The key is not to ban car travel on a street intended to be walkable, but to design the street in such a way as to obligate motorists to drive slowly and attentively.

24-Hour Activity

. A walkable street must be alive day and night, instead of closing down at 5 pm. 24-hour streets tend to be not only more interesting and fun, but also much safer due to the benefits of “citizen surveillance” and “eyes on the street.” Again, 24-hour   activity is promoted by the development of relatively high residential densities within the walkable catchment area of the
street. Residences provide after-hours pedestrian activity as residents will walk to stores, services, culture, parks, and the homes of friends and family throughout the day and night. Studies by the nation’s leading investment indicator firms have shown over and over again that “24-hour” cities harbor the most healthy, profitable investment opportunities. Businesses and residences
tend to thrive in such cities, which are seen as hip, cutting edge, exciting (yet safe) places to be for what Richard Florida calls the “Creative Class.” Some cities find it useful to control and restrict the percentage of buildings along a street intended to be walkable by limiting the number of offices along the street, since offices tend to be closed (and therefore deadening) after 5
pm.

Narrow Lots

. An important way to create a lively, exciting and interesting street life is to establish relatively narrow property widths along
the sidewalk. Doing so increases the frequency of energy-producing doors, windows and other elements essential to an enjoyable pedestrian experience.

Weather Protection

. For comfort in hot climates or rainy climates, it is important on more urban sidewalks to provide awnings or colonnades on the front facades of buildings along the sidewalk. Another extremely important element is  a canopy of tall, formally-aligned, same-species street trees overhanging the street and sidewalk (and limbed up so as not to obscure the view of retail
building facades).

Wide Sidewalks

. It goes without saying that a walkable street should provide sufficiently wide sidewalks. In general, such sidewalks should range
from 8 to 20 feet in width, depending on the pedestrian volumes expected. Note that there is too much of a good thing when it comes to sidewalks. Overly wide sidewalks can be just as undesirable as sidewalks that are too narrow, because
wide sidewalks that carry only a handful of pedestrians creates the undesirable sense that the area is not very active or alive, whereas a narrower sidewalk with the same modest number of pedestrians can seem “bustling with life.”
Therefore, it is important that sidewalks use a width that corresponds to expected pedestrian use along the street-striking a balance between pedestriancomfort and the need to create a lively ambience even when there are not enormous numbers of pedestrians.

Unobtrusive Equipment

. Trash dumpsters near (or on) sidewalks tend to create an unsightly and often smelly character for the sidewalk. For these reasons, a walkable street keeps dumpsters remote from public, streetside sidewalks, or has dumpsters use compatible, attractive screening. Similarly, outdoor mechanical equipment (such as heating and air conditioning equipment)
can create an unattractive, noisy ambience for a public sidewalk. Walkable streets keep this equipment on building roofs or on the side or rear of buildings so that they are remote from public sidewalks.
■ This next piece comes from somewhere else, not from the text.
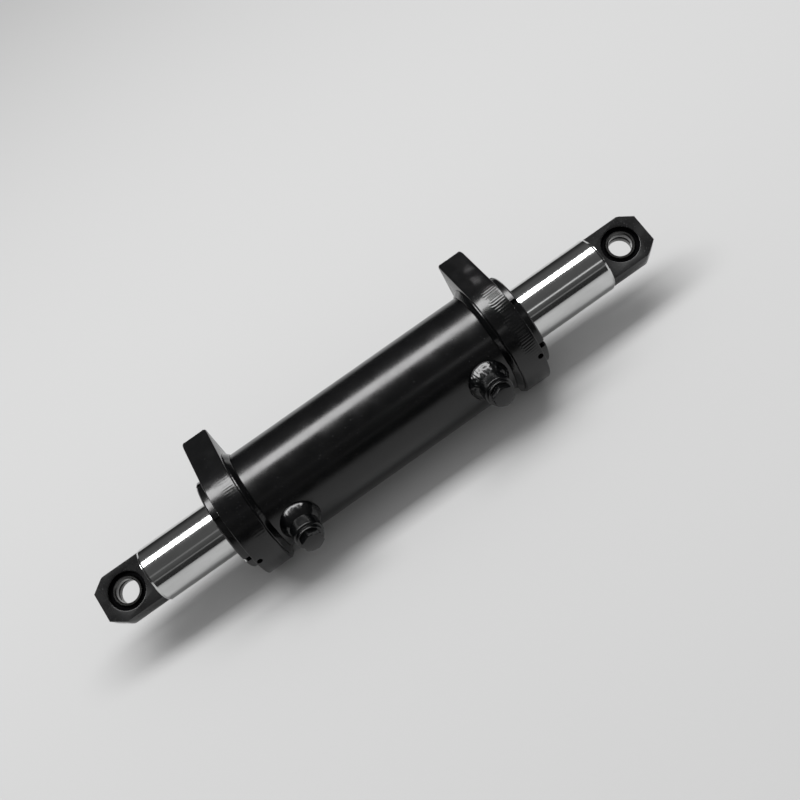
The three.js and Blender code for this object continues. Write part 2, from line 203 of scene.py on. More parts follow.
def rounded(points, radius, loop=True, count=3):
    """The outline with every corner off the axis replaced by a small round of the given size."""
    made = []
    last = len(points) - 1
    for i, point in enumerate(points):
        here = Vector(point)
        if not loop and i in (0, last):
            made.append(here)
            continue
        before, after = Vector(points[i - 1]), Vector(points[(i + 1) % len(points)])
        cut = min(radius, 0.45 * (before - here).length, 0.45 * (after - here).length)
        start = here + (before - here).normalized() * cut
        end = here + (after - here).normalized() * cut
        for t in steps(0, 1, count):
            made.append(start * (1 - t) ** 2 + here * 2 * t * (1 - t) + end * t**2)
    return made


def loft(sections, wrap=True, loop=True):
    """Skins a row of equal-length sections: wrap joins last to first, loop closes each one."""
    bm = bmesh.new()
    rows = [[bm.verts.new(point) for point in section] for section in sections]
    count = len(rows[0])
    for i in range(len(rows) if wrap else len(rows) - 1):
        row, after = rows[i], rows[(i + 1) % len(rows)]
        for j in range(count if loop else count - 1):
            k = (j + 1) % count
            bm.faces.new((row[j], row[k], after[k], after[j]))
    if not wrap:
        bm.faces.new(rows[0])
        bm.faces.new(rows[-1])
    return bm


def tidy(bm):
    bmesh.ops.remove_doubles(bm, verts=bm.verts, dist=MERGE)
    bmesh.ops.dissolve_degenerate(bm, edges=bm.edges, dist=MERGE)
    bmesh.ops.recalc_face_normals(bm, faces=bm.faces)


def turned(profile, around=160, about="X"):
    """A profile of (along, radius) turned about X or Z; one that ends on the axis stays open."""
    loop = profile[0][1] > 0
    sections = []
    for i in range(around):
        c, s = cos(2 * pi * i / around), sin(2 * pi * i / around)
        if about == "X":
            sections.append([(a, r * c, r * s) for a, r in profile])
        else:
            sections.append([(r * c, r * s, a) for a, r in profile])
    return loft(sections, loop=loop)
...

A powerful mechanism for keeping unsightly, obtrusive equipment away from the public sidewalk is the alley behind buildings, where garbage and utilities can be inconspicuously placed. Walkable streets therefore tend to feature
alleys.

Active Building Fronts

. Increasingly, streets are neglected and degraded by buildings that turn their back to the street. On a walkable street, the
fronts of buildings face the streetside sidewalk. Having doors and ample windows facing the street creates visual interest for the pedestrian, and energizes the street by providing a view of the inside of the building and having pedestrians enter and exit the building onto the sidewalk. Doors facing the street substantially reduce pedestrian walking distances.

Likewise, walkable streets feature residences with front porches, where porch occupants can interact with those on the sidewalk, and where pedestrians can enjoy seeing a home that sends a walkable, friendly character to the public realm, even when the porch is unoccupied. To be an active, interesting street, buildings along a walkable street have very little in the way of blank walls
(which creates monotony and reduces security). Garages on walkable streets are recessed to avoid conveying the unpleasant message that a car, not people, lives here.
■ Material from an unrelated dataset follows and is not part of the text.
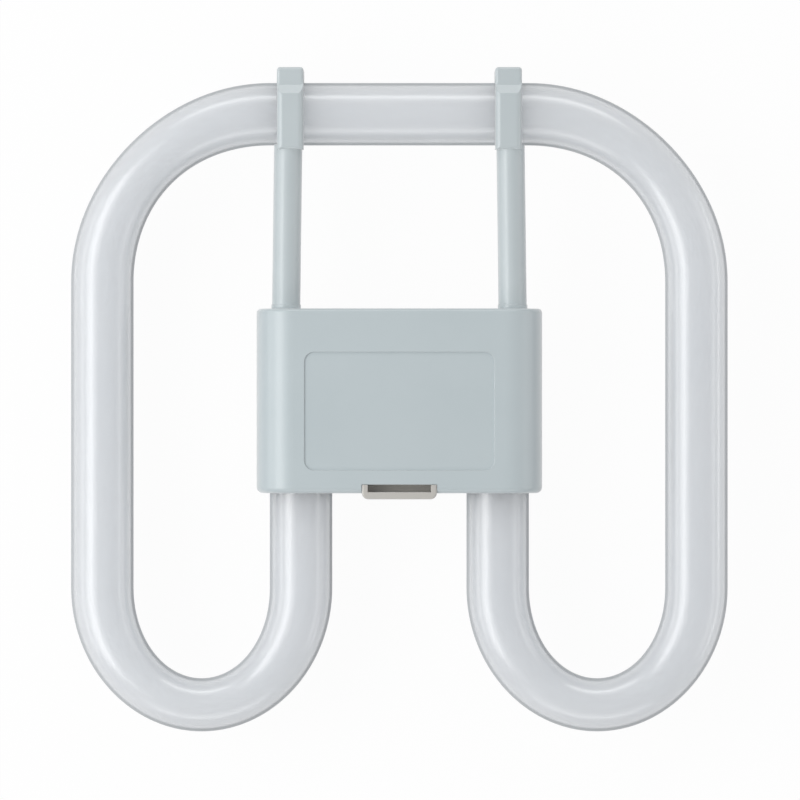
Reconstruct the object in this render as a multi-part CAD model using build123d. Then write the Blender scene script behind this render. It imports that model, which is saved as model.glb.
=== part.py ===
from build123d import *
import math
import os

os.makedirs("parts", exist_ok=True)

# All sizes are in millimetres.
# X runs across the lamp, Y from the U bends to the hooks, Z from the rear rim to the front.
# The origin is at the middle of the outline, on the plane of the rear rim.

# Outline of the whole lamp, and how far a cut runs past the face it opens
overall_w = 205.0
overall_h = 207.0
overcut = 1.0

# Glass tube
tube_d = 19.5
leg_inset = 13.85
corner_r = 52.3
corner_flat = 1.6
bend_rise = 36.6
bend_flat = 2.9
bend_sections = 6
tube_end_y = 12.0
end_round = 3.6
tip_d = 4.0
tip_len = 3.0
tip_round = 1.6
lead_in_d = 0.8
lead_in_len = 3.0
lead_in_pitch = 10.0

# Cap, made of a front cover and a rear base that meet at the tube's middle plane
cap_w = 89.1
cap_top = 28.45
cap_bottom = -29.05
wall = 1.8
front_gap = 0.95
back_gap = 1.35
boss_h = 7.6
side_r = 11.5
rear_r = 7.0
top_edge_r = 1.3
bottom_edge_r = 1.9
entry_gap = 0.35

# Blank panel sunk in the cover's face
panel_w = 59.1
panel_h = 36.8
panel_y = -3.5
panel_r = 3.1
panel_depth = 0.4

# Lip round the base's rim, inside the cover
lip_t = 1.0
lip_h = 2.0
fit_gap = 0.15

# Posts that join the two shells near the top wall
post_x = 15.8
post_inset = 3.65
post_d = 4.6
spigot_d = 2.4
spigot_len = 3.0

# Lampholder boss and its recess
boss_w = 30.0
boss_top = 18.2
boss_r = 4.0
rim_edge_r = 0.8
recess_w = 20.5
recess_top = 14.5
recess_depth = 11.5
recess_r = 1.5
recess_wall = 1.6
key_w = 2.4
key_proud = 1.3
key_y = -9.0

# Release loop at the lower edge, with a pocket from the front and a latch pocket from the rear
loop_w = 23.3
loop_proud = 1.85
loop_wall = 2.2
loop_r = 2.0
loop_edge_r = 0.6
loop_rise = 0.25
loop_gap = 0.08
slot_w = 19.7
slot_h = 2.3
slot_depth = 7.0
pocket_web = 2.0
inner_wall = 1.1
window_w = 10.0
window_low = 3.5
window_high = 8.5

# Contact pins
pin_d = 2.35
pin_pitch = 8.0
pin_y = 5.0
pin_len = 7.0
pin_tip_r = 0.7
pin_shank_d = 2.8
pin_hole_gap = 0.1
pin_flange_d = 4.8
pin_flange_t = 0.8
pin_tail_d = 1.8
pin_tail_len = 2.5

# Cradles and cement beds for the tube's ends
cradle_low = -2.0
cradle_high = 9.0
cradle_wall = 1.5
cement_t = 0.8
cement_gap = 0.05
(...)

Modest Turn Radii and Crossing Distances

. An important way to create safety and human-scaled dimensions is to create a street which has modest turn
radii at street and driveway intersections. Small “corner curves” slow down the speed of turning motor vehicles, and can substantially reduce pedestrian crossing distances. In addition to the value of small turn radii, features such as landscape islands, “bulb-outs” and landscaped street medians can provide a street with attractive features and significant safety increases for the
pedestrian crossing a street. Not only does such street landscaping improve the visual appeal of a street, but they also tend to slow down motor vehicles and provide a refuge area for the crossing pedestrian.

Proximity

. For a street to be truly walkable, destinations from residences to places of work, school, parks, and shopping need to be in close
proximity (no more than approximately one-quarter mile from homes). Note that a useful way to reduce walking distances is, when possible and appropriate, to align sidewalks diagonally. Proximity strongly promotes walking trips, which
tends to increase pedestrian volumes on sidewalks, thereby creating a safer, friendlier, more enjoyable sidewalk ambience.
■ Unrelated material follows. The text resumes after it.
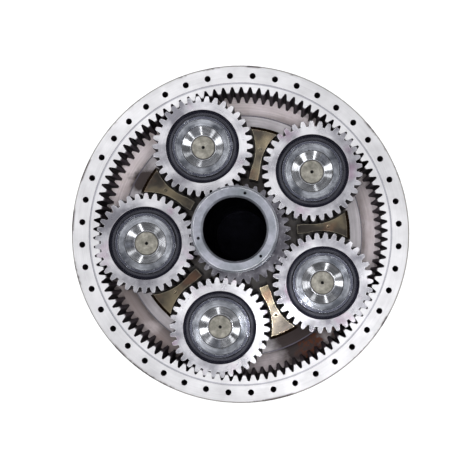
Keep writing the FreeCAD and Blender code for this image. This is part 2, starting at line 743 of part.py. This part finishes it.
def key_outline(gap):
    """A key's section across the shaft, on the +X side, grown by a gap."""
    inside = f"sun_seat - key_height / 2 - {gap}"
    outside = f"sun_seat + key_height / 2 + {gap}"
    half_width = f"key_width / 2 + {gap}"
    return [(inside, f"0 - ( {half_width} )"), (outside, f"0 - ( {half_width} )"),
            (outside, half_width), (inside, half_width)]


def make_sun_keys():
    body = new_body("sun_keys")
    key = pad(body, "key_back", "key_top - key_back", draw_outline, key_outline("0"))
    polar(body, [key], "key_count")
    keep(body, "sun_keys", turned(cell("puller_angle")))


def make_sun_shaft():
    """A hollow shaft that steps down from the sun's seat to the lock ring's and then its own size."""
    body = new_body("sun_shaft")
    revolve(body, [
        ("0", "shaft_back"), ("sun_seat - edge_break", "shaft_back"),
        ("sun_seat", "shaft_back + edge_break"), ("sun_seat", "sun_front"),
        ("lock_seat", "sun_front"), ("lock_seat", "lock_seat_top"),
        ("shaft_radius", "lock_seat_top"), ("shaft_radius", "shaft_front - shaft_chamfer"),
        ("shaft_radius - shaft_chamfer", "shaft_front"), ("shaft_bore + shaft_chamfer", "shaft_front"),
        ("shaft_bore", "shaft_front - shaft_chamfer"), ("shaft_bore", "shaft_back + shaft_floor"),
        ("0", "shaft_back + shaft_floor")])
    puller = pocket(body, "shaft_front", "puller_depth", False, draw_circle, "puller_hole",
                    "puller_circle")
    polar(body, [puller], "puller_holes")
    slot = pocket(body, "key_back - rub_gap", "key_top - key_back + 2 * rub_gap", True,
                  draw_outline, key_outline("fixed_gap"))
    polar(body, [slot], "key_count")
    keep(body, "sun_shaft", turned(cell("puller_angle")))


def make_lock_ring():
    """The ring that holds the sun gear down on its shaft."""
    inner = "lock_seat + fixed_gap"
    front = "sun_front + lock_ring_height"
    body = new_body("sun_lock_ring")
    revolve(body, [
        (inner, "sun_front"), ("lock_ring_radius", "sun_front"),
        ("lock_ring_radius", f"{front} - edge_break"), ("lock_ring_radius - edge_break", front),
        (inner, front)])
    keep(body, "sun_lock_ring")


# ---------------------------------------------------------------- build and write

def check_document():
    doc.recompute()
    for item in doc.Objects:
        if "Invalid" in item.State or "Error" in item.State:
            raise RuntimeError(f"{item.Name} ({item.Label}) failed: {item.State}")
    for part in PARTS:
        if part.Shape.isNull() or not part.Shape.isValid() or not part.Shape.Solids:
            raise RuntimeError(f"{part.Label} has no valid solid")


def write_parts():
    os.makedirs("parts", exist_ok=True)
    for part in PARTS:
        part.Shape.exportStep(f"parts/{part.Label}.step")
        print(part.Label, len(part.Shape.Solids), round(part.Shape.Volume))


make_ring_gear()
make_rear_housing()
make_housing_screws()
make_dowel_pins()
make_housing_o_ring()
make_bearing_clamp()
make_main_bearing()
make_seal()
make_carrier()
make_thrust_pad()
for planet in range(1, int(cell("planet_count")) + 1):
    make_planet(planet)
make_sun_gear()
make_sun_keys()
make_sun_shaft()
make_lock_ring()
check_document()
write_parts()
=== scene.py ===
import json
import math

import bpy
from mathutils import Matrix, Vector


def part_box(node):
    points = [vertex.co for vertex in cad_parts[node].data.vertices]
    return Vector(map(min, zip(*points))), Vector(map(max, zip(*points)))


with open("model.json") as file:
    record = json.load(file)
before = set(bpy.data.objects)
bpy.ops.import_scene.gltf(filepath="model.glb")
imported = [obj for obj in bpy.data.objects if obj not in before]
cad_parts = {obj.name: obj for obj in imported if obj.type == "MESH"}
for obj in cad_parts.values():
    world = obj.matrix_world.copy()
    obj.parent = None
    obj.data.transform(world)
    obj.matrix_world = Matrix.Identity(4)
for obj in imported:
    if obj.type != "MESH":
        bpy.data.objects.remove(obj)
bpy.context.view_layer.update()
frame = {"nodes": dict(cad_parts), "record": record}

NODES = frame["nodes"]


# ---------------------------------------------------------------- places, from the frame

def radius_of(node):
    low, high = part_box(node)
    return (high.x - low.x) / 2


def top_of(node):
    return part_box(node)[1].z


RING_TOP = top_of("ring_gear")
RIM = radius_of("ring_gear")
SHAFT_TOP = top_of("sun_shaft")
PLATE = radius_of("planet_carrier")


# ---------------------------------------------------------------- node helpers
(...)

Walkable streets also tend to contain what Ray Oldenberg calls “Third Places.” Third places are typically corner pubs, groceries, post offices or other facilities where neighborhood residents frequently run into each other and interactively chat or wave hello. They build neighborhood bonds and friendships, and their ability to act as “social condensers” promotes sociability,
familiarity and trust.

Short Block Lengths

. Block lengths on a street must be short to create modest walking distances. Generally, a block should be no more than 500 feet in
length-preferably 200 to 300 feet in length. Short block lengths are an effective way to reduce motor vehicle speeds. It is no coincidence that the most walkable cities have the shortest block lengths.

Vista Termination

. A powerful means of creating a memorable, picturesque street is to locate important civic buildings such as churches, city halls and libraries at the termination of a street vista. Such termination emphasizes the importance and visibility of buildings that are located in such places, which is precisely what should be done with the most important civic buildings in a community. By doing so, civic pride is cultivated, and those within the community are sent a strong message about what the community believes are the
most significant institutions in the community. Vista termination also creates the impression that the walk does not seem onerously “endless,” as a goal is in sight in front of the pedestrian. As Andres Duany has said, nothing is more
satisfying than a prominent civic building grandly terminating a street vista.

Appropriate Businesses

. Walkable streets tend to heavily regulate or prohibit the establishment of car-oriented businesses. Such businesses-because
they depend on attracting large volumes of motor vehicles-are typically create visual blight, and excessively scaled for large vehicles instead of pedestrians (for example, by incorporating large parking lots between the street and
building, or having an enormous building footprint that is difficult to negotiate on foot). Often, such businesses deploy glaring, flashing lighting, and can be the source of substantial levels of noise pollution. Walkable streets therefore commonly prohibit “Big Box” retail, drive-through’s, auto sales and service, stand-alone parking lots, car washes, and gas stations. By discouraging
pedestrian activity, such businesses drain vitality from public sidewalks.